Begin GIVEN MATERIAL
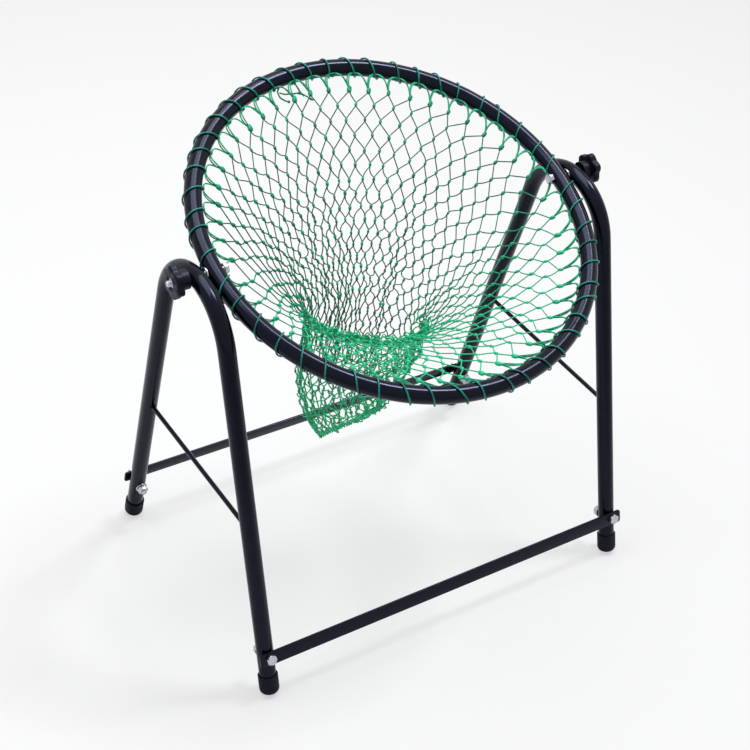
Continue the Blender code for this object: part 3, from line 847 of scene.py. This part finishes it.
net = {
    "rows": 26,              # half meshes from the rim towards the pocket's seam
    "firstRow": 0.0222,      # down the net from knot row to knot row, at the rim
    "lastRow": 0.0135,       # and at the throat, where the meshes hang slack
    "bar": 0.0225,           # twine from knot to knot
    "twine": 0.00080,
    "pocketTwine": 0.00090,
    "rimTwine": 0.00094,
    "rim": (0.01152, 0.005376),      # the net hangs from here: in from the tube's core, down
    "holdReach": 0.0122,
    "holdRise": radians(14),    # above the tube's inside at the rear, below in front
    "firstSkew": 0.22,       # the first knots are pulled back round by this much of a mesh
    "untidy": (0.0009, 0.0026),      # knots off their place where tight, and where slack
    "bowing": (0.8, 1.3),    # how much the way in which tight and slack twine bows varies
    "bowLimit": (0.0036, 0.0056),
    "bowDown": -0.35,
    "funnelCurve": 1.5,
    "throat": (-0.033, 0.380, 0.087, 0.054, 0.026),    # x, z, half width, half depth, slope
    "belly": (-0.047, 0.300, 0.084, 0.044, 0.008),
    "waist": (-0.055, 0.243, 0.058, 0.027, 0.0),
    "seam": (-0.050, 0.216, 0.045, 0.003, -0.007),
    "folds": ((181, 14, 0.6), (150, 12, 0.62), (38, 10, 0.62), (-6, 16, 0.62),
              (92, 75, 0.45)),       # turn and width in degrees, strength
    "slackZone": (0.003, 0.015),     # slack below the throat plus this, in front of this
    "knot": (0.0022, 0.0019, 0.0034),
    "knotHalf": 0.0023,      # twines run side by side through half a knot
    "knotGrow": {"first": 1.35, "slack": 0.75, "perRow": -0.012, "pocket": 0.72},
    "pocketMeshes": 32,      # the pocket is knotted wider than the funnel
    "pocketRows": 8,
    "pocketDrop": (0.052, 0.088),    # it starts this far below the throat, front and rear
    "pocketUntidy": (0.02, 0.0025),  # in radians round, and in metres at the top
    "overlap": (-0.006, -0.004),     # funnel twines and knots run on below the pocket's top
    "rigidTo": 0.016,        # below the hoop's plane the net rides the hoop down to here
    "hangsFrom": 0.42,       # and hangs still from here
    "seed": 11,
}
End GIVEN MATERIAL
* PROBLEM DESCRIPTION: The lines to collect are those holding the string "from"; copy them all.

* REPLY TO THE TASK:
Continue the Blender code for this object: part 3, from line 847 of scene.py. This part finishes it.
    "rows": 26,              # half meshes from the rim towards the pocket's seam
    "firstRow": 0.0222,      # down the net from knot row to knot row, at the rim
    "bar": 0.0225,           # twine from knot to knot
    "rim": (0.01152, 0.005376),      # the net hangs from here: in from the tube's core, down
    "hangsFrom": 0.42,       # and hangs still from here